Record set:

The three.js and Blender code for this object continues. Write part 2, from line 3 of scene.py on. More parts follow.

--

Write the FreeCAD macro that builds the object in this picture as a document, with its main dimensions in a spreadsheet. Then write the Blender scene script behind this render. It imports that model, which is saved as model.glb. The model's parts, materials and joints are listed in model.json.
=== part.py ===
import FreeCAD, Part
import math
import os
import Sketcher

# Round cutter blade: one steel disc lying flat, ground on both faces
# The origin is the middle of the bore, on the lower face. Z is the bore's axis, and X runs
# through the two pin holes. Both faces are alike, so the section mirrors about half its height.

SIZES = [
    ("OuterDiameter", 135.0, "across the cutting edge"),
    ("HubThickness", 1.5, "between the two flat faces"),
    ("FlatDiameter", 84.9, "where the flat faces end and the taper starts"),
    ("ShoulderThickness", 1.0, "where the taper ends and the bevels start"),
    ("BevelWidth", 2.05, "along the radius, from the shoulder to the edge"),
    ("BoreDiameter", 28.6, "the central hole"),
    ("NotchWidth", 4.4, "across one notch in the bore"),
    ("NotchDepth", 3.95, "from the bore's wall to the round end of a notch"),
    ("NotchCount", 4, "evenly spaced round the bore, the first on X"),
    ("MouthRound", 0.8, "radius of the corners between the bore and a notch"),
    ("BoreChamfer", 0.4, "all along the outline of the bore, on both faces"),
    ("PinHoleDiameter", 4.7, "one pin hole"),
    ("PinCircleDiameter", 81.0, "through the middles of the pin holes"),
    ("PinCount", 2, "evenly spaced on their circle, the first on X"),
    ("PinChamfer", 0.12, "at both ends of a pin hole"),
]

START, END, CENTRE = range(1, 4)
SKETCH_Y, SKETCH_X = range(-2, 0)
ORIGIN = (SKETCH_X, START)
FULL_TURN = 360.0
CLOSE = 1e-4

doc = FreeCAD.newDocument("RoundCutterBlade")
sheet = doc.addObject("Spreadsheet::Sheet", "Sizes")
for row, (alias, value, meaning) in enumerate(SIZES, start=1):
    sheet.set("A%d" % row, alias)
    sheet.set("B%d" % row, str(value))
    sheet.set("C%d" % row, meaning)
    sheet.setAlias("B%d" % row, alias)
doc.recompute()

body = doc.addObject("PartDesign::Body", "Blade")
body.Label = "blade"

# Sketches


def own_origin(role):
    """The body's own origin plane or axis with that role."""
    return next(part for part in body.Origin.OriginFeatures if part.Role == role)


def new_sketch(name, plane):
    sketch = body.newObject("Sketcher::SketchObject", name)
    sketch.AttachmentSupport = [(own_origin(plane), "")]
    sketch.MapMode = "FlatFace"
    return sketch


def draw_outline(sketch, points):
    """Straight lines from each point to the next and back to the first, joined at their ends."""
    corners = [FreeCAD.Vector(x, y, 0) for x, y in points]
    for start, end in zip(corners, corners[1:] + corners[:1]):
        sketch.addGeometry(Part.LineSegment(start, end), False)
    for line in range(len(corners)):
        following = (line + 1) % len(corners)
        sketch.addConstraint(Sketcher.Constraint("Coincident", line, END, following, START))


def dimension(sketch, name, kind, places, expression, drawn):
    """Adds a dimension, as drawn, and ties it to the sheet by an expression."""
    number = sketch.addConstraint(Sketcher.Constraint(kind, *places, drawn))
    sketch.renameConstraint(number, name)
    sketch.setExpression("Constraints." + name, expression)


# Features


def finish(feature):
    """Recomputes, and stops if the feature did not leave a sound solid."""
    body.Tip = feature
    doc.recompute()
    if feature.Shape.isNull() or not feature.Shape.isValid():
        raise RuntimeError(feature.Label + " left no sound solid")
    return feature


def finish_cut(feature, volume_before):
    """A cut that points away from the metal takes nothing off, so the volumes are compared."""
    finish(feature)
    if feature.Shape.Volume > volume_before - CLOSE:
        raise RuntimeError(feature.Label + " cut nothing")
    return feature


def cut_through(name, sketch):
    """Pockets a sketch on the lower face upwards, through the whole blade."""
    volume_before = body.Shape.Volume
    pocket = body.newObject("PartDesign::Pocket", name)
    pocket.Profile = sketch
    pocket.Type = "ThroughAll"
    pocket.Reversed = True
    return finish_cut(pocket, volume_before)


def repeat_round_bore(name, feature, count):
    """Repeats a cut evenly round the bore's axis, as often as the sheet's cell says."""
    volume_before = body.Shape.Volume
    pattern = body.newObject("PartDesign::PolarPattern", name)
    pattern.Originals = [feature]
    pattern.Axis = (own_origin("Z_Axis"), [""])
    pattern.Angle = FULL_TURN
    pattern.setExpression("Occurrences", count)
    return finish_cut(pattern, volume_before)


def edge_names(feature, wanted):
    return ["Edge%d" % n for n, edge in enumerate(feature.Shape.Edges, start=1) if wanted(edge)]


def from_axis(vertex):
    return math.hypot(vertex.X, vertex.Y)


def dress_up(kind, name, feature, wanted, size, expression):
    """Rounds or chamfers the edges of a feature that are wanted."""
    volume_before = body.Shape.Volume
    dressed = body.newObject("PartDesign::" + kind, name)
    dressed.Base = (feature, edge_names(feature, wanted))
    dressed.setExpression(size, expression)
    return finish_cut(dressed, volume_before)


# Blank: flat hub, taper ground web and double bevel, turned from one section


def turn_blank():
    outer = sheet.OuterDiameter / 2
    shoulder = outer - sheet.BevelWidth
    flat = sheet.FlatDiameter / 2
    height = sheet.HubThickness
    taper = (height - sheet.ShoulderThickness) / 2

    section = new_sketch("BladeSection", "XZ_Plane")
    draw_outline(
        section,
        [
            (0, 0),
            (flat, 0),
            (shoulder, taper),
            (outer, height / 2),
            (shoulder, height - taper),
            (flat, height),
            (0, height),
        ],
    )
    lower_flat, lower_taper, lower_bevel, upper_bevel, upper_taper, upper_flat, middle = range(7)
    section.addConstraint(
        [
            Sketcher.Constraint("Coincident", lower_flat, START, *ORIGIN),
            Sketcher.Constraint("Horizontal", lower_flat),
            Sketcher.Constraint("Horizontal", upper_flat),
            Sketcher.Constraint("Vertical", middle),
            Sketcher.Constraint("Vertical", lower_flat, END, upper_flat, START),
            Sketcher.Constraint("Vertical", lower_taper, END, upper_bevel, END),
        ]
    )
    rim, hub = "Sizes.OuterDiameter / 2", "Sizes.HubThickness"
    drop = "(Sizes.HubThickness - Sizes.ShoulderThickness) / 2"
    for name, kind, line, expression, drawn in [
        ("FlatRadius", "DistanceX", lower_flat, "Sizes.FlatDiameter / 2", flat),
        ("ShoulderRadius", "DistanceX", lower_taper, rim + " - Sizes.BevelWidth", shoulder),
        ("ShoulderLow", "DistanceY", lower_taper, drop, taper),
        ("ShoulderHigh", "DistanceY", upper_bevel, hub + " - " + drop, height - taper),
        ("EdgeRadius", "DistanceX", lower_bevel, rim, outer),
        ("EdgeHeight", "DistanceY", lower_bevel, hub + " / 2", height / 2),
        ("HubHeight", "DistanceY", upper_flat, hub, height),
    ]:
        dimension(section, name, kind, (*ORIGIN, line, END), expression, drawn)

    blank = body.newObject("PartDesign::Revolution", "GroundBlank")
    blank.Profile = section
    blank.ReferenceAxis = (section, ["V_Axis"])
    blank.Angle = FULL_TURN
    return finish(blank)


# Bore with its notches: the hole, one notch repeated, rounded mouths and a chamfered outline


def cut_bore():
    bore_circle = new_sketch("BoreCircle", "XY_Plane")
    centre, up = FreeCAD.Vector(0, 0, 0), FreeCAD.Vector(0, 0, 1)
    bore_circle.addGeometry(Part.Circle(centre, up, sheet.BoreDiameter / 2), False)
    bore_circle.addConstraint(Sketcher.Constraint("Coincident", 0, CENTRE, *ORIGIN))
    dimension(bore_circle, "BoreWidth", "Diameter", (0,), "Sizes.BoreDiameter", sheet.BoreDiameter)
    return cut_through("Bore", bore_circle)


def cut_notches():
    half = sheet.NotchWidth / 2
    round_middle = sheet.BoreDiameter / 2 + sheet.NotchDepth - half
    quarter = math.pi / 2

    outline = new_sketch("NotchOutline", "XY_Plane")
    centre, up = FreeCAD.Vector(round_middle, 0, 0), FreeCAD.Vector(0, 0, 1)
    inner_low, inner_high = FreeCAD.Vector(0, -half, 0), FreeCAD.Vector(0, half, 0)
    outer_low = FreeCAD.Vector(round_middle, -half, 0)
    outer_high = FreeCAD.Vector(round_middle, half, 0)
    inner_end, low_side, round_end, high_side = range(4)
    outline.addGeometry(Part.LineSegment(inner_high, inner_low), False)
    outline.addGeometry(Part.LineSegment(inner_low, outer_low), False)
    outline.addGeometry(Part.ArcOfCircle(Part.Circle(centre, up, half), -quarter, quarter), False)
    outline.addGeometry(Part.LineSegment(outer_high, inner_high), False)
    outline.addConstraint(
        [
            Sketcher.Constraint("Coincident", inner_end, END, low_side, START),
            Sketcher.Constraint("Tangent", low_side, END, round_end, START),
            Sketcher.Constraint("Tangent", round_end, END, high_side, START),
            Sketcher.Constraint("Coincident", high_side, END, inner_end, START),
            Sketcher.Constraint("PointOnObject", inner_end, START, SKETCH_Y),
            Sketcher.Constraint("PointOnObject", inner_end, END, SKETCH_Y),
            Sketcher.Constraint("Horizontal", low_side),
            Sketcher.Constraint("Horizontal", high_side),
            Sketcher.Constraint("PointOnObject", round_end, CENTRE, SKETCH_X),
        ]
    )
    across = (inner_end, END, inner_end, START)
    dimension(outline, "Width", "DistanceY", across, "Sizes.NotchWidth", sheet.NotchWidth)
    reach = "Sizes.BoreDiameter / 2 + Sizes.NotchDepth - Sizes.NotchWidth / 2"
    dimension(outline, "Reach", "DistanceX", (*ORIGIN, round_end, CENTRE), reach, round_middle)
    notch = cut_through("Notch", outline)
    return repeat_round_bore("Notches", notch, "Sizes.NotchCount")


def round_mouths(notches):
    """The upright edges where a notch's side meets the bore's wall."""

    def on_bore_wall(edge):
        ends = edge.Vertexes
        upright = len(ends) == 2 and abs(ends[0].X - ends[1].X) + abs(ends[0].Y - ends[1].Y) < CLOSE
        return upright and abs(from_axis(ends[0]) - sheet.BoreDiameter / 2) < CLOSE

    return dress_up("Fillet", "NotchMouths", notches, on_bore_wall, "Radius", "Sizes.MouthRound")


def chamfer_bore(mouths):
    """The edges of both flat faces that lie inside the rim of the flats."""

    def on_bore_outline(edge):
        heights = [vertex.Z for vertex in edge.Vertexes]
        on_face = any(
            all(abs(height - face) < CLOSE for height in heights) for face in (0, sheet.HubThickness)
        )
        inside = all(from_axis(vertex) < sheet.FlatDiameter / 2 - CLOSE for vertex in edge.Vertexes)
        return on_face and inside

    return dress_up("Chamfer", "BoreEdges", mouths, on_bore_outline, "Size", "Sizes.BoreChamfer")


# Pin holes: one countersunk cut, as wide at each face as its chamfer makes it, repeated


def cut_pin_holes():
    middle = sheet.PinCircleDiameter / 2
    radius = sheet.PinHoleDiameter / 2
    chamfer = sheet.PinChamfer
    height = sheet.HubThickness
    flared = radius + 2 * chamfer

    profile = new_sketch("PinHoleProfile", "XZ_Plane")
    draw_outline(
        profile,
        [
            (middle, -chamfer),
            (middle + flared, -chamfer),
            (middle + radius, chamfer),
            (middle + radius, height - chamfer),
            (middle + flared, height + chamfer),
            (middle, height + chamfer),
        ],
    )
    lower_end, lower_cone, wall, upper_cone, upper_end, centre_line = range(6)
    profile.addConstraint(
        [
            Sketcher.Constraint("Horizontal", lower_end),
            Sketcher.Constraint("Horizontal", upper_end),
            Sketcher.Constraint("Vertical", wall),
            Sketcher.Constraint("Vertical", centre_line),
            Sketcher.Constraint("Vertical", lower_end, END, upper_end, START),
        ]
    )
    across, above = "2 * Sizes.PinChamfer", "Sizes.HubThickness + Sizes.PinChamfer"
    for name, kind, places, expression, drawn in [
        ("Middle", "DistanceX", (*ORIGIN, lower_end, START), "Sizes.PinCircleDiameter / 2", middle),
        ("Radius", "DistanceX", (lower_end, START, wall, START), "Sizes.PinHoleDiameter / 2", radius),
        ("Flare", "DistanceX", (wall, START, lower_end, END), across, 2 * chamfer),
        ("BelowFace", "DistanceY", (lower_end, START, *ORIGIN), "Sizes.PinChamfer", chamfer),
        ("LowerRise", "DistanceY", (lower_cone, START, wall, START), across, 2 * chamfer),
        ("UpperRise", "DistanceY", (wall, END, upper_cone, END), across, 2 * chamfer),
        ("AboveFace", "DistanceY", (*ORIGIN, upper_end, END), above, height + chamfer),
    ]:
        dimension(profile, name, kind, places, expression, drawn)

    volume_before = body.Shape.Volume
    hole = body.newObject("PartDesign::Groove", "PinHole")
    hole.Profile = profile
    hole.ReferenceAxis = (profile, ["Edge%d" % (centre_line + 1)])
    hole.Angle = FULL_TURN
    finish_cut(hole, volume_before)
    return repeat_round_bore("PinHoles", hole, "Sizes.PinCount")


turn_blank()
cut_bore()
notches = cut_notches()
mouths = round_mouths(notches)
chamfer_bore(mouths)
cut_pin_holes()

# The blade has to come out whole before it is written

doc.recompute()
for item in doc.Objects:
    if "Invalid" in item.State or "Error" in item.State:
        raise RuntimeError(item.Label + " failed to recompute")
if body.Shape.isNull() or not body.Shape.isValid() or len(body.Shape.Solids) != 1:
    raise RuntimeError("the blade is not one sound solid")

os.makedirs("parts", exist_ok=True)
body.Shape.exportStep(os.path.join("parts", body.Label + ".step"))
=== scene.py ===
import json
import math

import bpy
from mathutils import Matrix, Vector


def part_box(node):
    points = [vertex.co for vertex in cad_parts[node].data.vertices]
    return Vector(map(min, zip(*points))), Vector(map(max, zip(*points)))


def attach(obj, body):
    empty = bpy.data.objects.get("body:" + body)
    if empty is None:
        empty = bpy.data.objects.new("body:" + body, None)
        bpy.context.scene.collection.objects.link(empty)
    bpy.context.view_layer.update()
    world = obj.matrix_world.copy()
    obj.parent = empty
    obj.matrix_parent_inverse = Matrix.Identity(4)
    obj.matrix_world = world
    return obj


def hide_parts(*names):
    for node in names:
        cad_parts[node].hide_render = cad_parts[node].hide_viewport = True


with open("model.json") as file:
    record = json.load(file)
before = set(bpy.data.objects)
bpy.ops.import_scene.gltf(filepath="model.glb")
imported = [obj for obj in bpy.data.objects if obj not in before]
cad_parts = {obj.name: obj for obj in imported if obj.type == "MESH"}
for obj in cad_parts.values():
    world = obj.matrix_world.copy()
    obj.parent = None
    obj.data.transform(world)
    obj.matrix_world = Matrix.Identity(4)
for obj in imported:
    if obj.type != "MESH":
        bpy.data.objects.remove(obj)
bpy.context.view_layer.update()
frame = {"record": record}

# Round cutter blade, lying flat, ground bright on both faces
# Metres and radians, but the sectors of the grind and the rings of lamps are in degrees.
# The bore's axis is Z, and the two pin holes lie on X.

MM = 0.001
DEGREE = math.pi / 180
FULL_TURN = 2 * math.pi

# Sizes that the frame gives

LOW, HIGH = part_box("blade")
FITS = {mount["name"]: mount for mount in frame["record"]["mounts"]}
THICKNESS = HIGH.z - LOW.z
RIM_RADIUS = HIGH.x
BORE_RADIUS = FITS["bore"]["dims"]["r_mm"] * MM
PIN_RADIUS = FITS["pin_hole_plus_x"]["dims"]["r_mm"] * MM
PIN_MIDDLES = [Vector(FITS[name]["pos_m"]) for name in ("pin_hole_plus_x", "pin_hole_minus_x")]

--

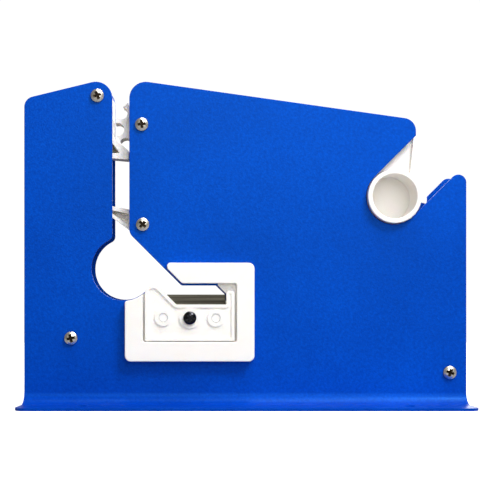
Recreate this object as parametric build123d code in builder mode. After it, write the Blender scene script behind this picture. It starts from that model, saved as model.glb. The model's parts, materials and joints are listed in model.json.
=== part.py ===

What to work on: Quote word for word the lines from the line holding "points = [vertex.co" through the line holding "# The bore's"; include both of those lines and add nothing.

The response:
    points = [vertex.co for vertex in cad_parts[node].data.vertices]
    return Vector(map(min, zip(*points))), Vector(map(max, zip(*points)))


def attach(obj, body):
    empty = bpy.data.objects.get("body:" + body)
    if empty is None:
        empty = bpy.data.objects.new("body:" + body, None)
        bpy.context.scene.collection.objects.link(empty)
    bpy.context.view_layer.update()
    world = obj.matrix_world.copy()
    obj.parent = empty
    obj.matrix_parent_inverse = Matrix.Identity(4)
    obj.matrix_world = world
    return obj


def hide_parts(*names):
    for node in names:
        cad_parts[node].hide_render = cad_parts[node].hide_viewport = True


with open("model.json") as file:
    record = json.load(file)
before = set(bpy.data.objects)
bpy.ops.import_scene.gltf(filepath="model.glb")
imported = [obj for obj in bpy.data.objects if obj not in before]
cad_parts = {obj.name: obj for obj in imported if obj.type == "MESH"}
for obj in cad_parts.values():
    world = obj.matrix_world.copy()
    obj.parent = None
    obj.data.transform(world)
    obj.matrix_world = Matrix.Identity(4)
for obj in imported:
    if obj.type != "MESH":
        bpy.data.objects.remove(obj)
bpy.context.view_layer.update()
frame = {"record": record}

# Round cutter blade, lying flat, ground bright on both faces
# Metres and radians, but the sectors of the grind and the rings of lamps are in degrees.
# The bore's axis is Z, and the two pin holes lie on X.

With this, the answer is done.